ARP was developed to enable communications on an internetwork...Routers and Layer 3 switches need ARP to map IP addresses to MAC hardware addresses so that IP packets can be sent across networks.

...To minimize broadcasts and limit wasteful use of network resources, ARP caching was implemented....the ARP subsystem refreshes dynamic ARP entries periodically (as configured or every four hours by default) so that the ARP table reflects any changed, aged-out, or removed dynamic routes.

I ran show ip arp to see a list of ARPs cached, aged time and Interface name. I then ran show intefaces and confirmed that the ARP Timeout is at the default of 4 hours.

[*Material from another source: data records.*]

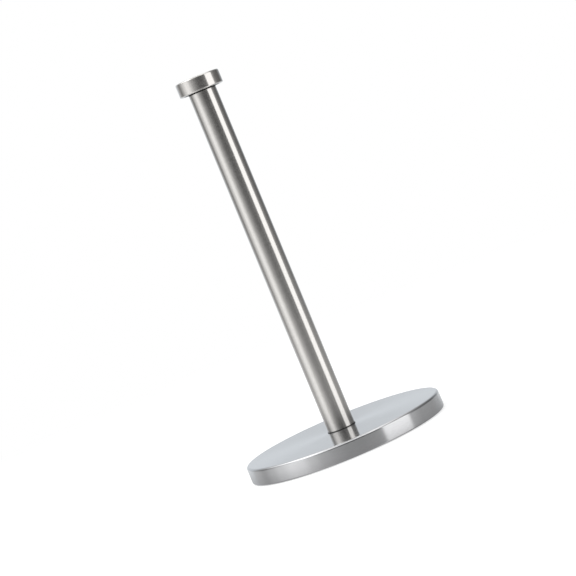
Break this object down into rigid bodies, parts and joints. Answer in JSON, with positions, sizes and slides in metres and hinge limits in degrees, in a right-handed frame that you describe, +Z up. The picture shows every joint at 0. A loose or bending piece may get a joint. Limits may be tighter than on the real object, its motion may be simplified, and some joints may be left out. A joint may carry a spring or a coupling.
{
  "type": "paper towel holder",
  "caption": "Freestanding paper towel holder: a flat round weighted base with an upright turning pole and a short screw-on cap at its top.",
  "frame": {"origin": "centre of the underside, on the surface that the holder stands on", "axes": "+Z up along the pole, towards the cap; the body is round about Z, so X and Y are free"},
  "size_m": [0.165, 0.165, 0.316],
  "materials": {
    "brushed_base": "brushed stainless steel, the top nearly mirror bright",
    "brushed_pole": "stainless tube with a fine satin brush",
    "brushed_cap": "stainless steel with a fine satin brush",
    "cast_ballast": "rough casting, black primer",
    "black_plate": "black powder coat",
    "grip_rubber": "soft matte rubber",
    "black_nylon": "moulded black nylon",
    "zinc_fastener": "bright zinc plate",
    "spring_steel": "blued spring steel",
    "turned_steel": "turned steel",
    "insert_brass": "machined brass"
  },
  "bodies": {
    "base": {"base_cover": "brushed_base", "ballast_disc": "cast_ballast", "bottom_plate": "black_plate", "plate_screws": "zinc_fastener", "grip_ring": "grip_rubber", "tie_rod": "zinc_fastener", "rod_nut": "zinc_fastener", "lock_washer": "spring_steel", "rod_washer": "zinc_fastener", "hub_gasket": "grip_rubber", "foot_hub": "turned_steel", "hub_nut": "zinc_fastener", "top_washer": "zinc_fastener", "top_lock_nut": "zinc_fastener"},
    "pole": {"pole_tube": "brushed_pole", "lower_bush": "black_nylon", "upper_bush": "black_nylon"},
    "cap_seat": {"cap_washer": "black_nylon"},
    "cap": {"cap_shell": "brushed_cap", "cap_core": "black_nylon", "cap_insert": "insert_brass"}
  },
  "joints": [
    {"name": "pole_spin", "type": "hinge", "parent": "base", "child": "pole", "pos_m": [0, 0, 0], "axis": [0, 0, 1], "continuous": true},
    {"name": "cap_rise", "type": "slide", "parent": "base", "child": "cap_seat", "axis": [0, 0, 1], "range_m": [0, 0.0075]},
    {"name": "cap_turn", "type": "hinge", "parent": "cap_seat", "child": "cap", "pos_m": [0, 0, 0], "axis": [0, 0, 1], "range_deg": [0, 2160]}
  ],
  "couplings": [
    {"joint": "cap_rise", "follows": "cap_turn", "m_per_rad": 0.00019894}
  ]
}
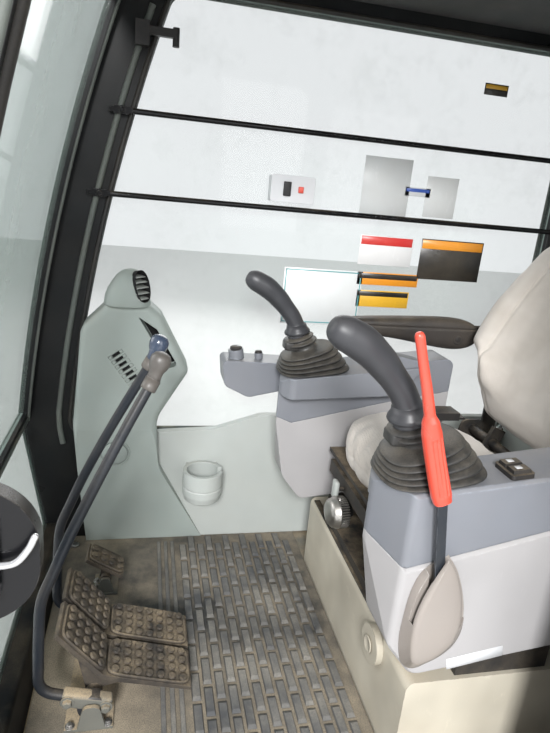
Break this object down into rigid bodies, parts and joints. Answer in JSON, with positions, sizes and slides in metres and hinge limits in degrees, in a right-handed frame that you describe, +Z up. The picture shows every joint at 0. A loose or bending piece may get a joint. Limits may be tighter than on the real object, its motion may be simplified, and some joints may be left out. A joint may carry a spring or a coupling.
{
  "type": "excavator operator cab",
  "caption": "Excavator operator cab, door swung open, with seat, joystick consoles, travel pedals and levers, lock lever, window guard bars and roof hatch.",
  "frame": {"origin": "centre of the four cab mounts, on the plane that their pads rest on", "axes": "+X towards the operator's left, where the door is; -Y the cab's front; +Z up"},
  "size_m": [1.2935, 1.9894, 1.711],
  "materials": {
    "steel_dark": "satin",
    "mat": "matte",
    "glass": "gloss",
    "roof_paint": "satin",
    "lining": "matte",
    "bar_black": "gloss",
    "black_plastic": "satin",
    "chrome": "gloss",
    "zinc": "satin",
    "riser_paint": "satin",
    "suspension": "matte",
    "knob": "satin",
    "fabric": "matte",
    "console_light": "satin",
    "console_dark": "satin",
    "bellows": "matte",
    "grip": "satin",
    "lock_red": "gloss",
    "cover": "satin",
    "trim": "satin",
    "trim_light": "satin",
    "box_white": "satin",
    "lever_steel": "satin",
    "pedal_rubber": "matte"
  },
  "bodies": {
    "cab": {"base_frame": "steel_dark", "floor_mat": "mat", "right_side_frame": "steel_dark", "left_side_frame": "steel_dark", "rear_wall": "steel_dark", "front_cross_members": "steel_dark", "front_window_sash": "steel_dark", "front_glass": "glass", "right_side_glass": "glass", "rear_and_quarter_glass": "glass", "roof": "roof_paint", "roof_lining": "lining", "guard_bars": "bar_black", "window_hooks": "black_plastic", "door_striker": "black_plastic", "striker_bar": "chrome", "hinge_brackets": "steel_dark", "seat_riser": "riser_paint", "seat_suspension": "suspension", "suspension_knobs": "knob", "left_console_lower": "console_light", "left_console_upper": "console_dark", "right_console_lower": "console_light", "right_console_upper": "console_dark", "console_feet": "suspension", "boot_rings": "bellows", "lock_lever_cover": "cover", "console_switches": "black_plastic", "monitor_pod": "console_dark", "key_box": "console_dark", "trim_column": "trim", "defroster_vent": "black_plastic", "side_trim": "trim_light", "switch_box": "box_white", "rear_shelf": "trim_light", "pedal_brackets": "suspension"},
    "door": {"door_leaf": "steel_dark", "door_glass": "glass", "door_handle": "black_plastic", "door_hinge_leaves": "steel_dark"},
    "hatch": {"hatch_lid": "roof_paint"},
    "seat": {"seat_pan": "suspension", "seat_cushion": "fabric", "belt_buckle": "black_plastic", "armrest_plates": "suspension"},
    "backrest": {"seat_backrest": "fabric", "headrest": "fabric", "backrest_frame": "suspension"},
    "armrest_right": {"armrest_right": "black_plastic"},
    "armrest_left": {"armrest_left": "black_plastic"},
    "left_stick": {"left_stick": "grip"},
    "right_stick": {"right_stick": "grip"},
    "lock_lever": {"lock_lever_bar": "lever_steel", "lock_lever_grip": "lock_red"},
    "travel_left": {"travel_pedal_left": "pedal_rubber", "travel_lever_left": "lever_steel"},
    "travel_right": {"travel_pedal_right": "pedal_rubber", "travel_lever_right": "lever_steel"},
    "aux_pedal": {"aux_pedal": "pedal_rubber"}
  },
  "joints": [
    {"name": "door_hinge", "type": "hinge", "parent": "cab", "child": "door", "pos_m": [0.582, 0.19, 0.84], "axis": [0, 0, 1], "range_deg": [-172, 0]},
    {"name": "hatch_hinge", "type": "hinge", "parent": "cab", "child": "hatch", "pos_m": [0, 0.238, 1.695], "axis": [1, 0, 0], "range_deg": [-75, 0]},
    {"name": "seat_slide", "type": "slide", "parent": "cab", "child": "seat", "axis": [0, 1, 0], "range_m": [-0.06, 0.06]},
    {"name": "backrest_recline", "type": "hinge", "parent": "seat", "child": "backrest", "pos_m": [0, 0.352, 0.56], "axis": [1, 0, 0], "range_deg": [-8, 20]},
    {"name": "armrest_right_hinge", "type": "hinge", "parent": "seat", "child": "armrest_right", "pos_m": [-0.287, 0.415, 0.806], "axis": [1, 0, 0], "range_deg": [-105, 0]},
    {"name": "armrest_left_hinge", "type": "hinge", "parent": "seat", "child": "armrest_left", "pos_m": [0.287, 0.415, 0.806], "axis": [1, 0, 0], "range_deg": [0, 105]},
    {"name": "left_stick_tilt", "type": "hinge", "parent": "cab", "child": "left_stick", "pos_m": [0.272, -0.058, 0.686], "axis": [1, 0, 0], "range_deg": [-18, 18], "stiffness_Nm_per_rad": 20},
    {"name": "right_stick_tilt", "type": "hinge", "parent": "cab", "child": "right_stick", "pos_m": [-0.272, -0.108, 0.686], "axis": [1, 0, 0], "range_deg": [-18, 18], "stiffness_Nm_per_rad": 20},
    {"name": "lock_lever_swing", "type": "hinge", "parent": "cab", "child": "lock_lever", "pos_m": [0.3675, -0.03, 0.45], "axis": [1, 0, 0], "range_deg": [0, 40]},
    {"name": "travel_left_rock", "type": "hinge", "parent": "cab", "child": "travel_left", "pos_m": [0.11, -0.592, 0.14], "axis": [1, 0, 0], "range_deg": [-8, 8], "stiffness_Nm_per_rad": 90},
    {"name": "travel_right_rock", "type": "hinge", "parent": "cab", "child": "travel_right", "pos_m": [-0.046, -0.592, 0.14], "axis": [1, 0, 0], "range_deg": [-8, 8], "stiffness_Nm_per_rad": 90},
    {"name": "aux_pedal_rock", "type": "hinge", "parent": "cab", "child": "aux_pedal", "pos_m": [-0.2515, -0.592, 0.134], "axis": [1, 0, 0], "range_deg": [-8, 8], "stiffness_Nm_per_rad": 12}
  ]
}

However according to my ISP the ARPings or ARP refresh requests are being received by them at varying times. Usually just under 4 hours but occasionally just over 4 hours (when the connection is dropped). For the last two connection drops, time between pings was 4:10 and 4:15.

I read on a Cisco Community Post: ARP cache timeout on Cisco routers:

Richard Burts "the request to refresh the arp entry is generated near the end of the arp lifetime...Cisco adds a variable amount of time in determining when to generate the arp request. The logic is that they want to avoid synchronization of the arp entries. If we have flushed all the entries in the table and re-learned all the entries at approximately the same time then when they are about to expire we do not want to flush them all at the same time

paul driver's testing revealed what Richard Burts further described: "while the arp timeout was set to one hour the requests to refresh the entries were all longer than an hour. So the variability that Cisco adds can be longer than the time...the bottom line is that the arp timeout is not a precise timer but an approximation of when the entries will be refreshed or be purged from the table."

It seams the best solution at this point is to reduce the ARP Timeout on my router.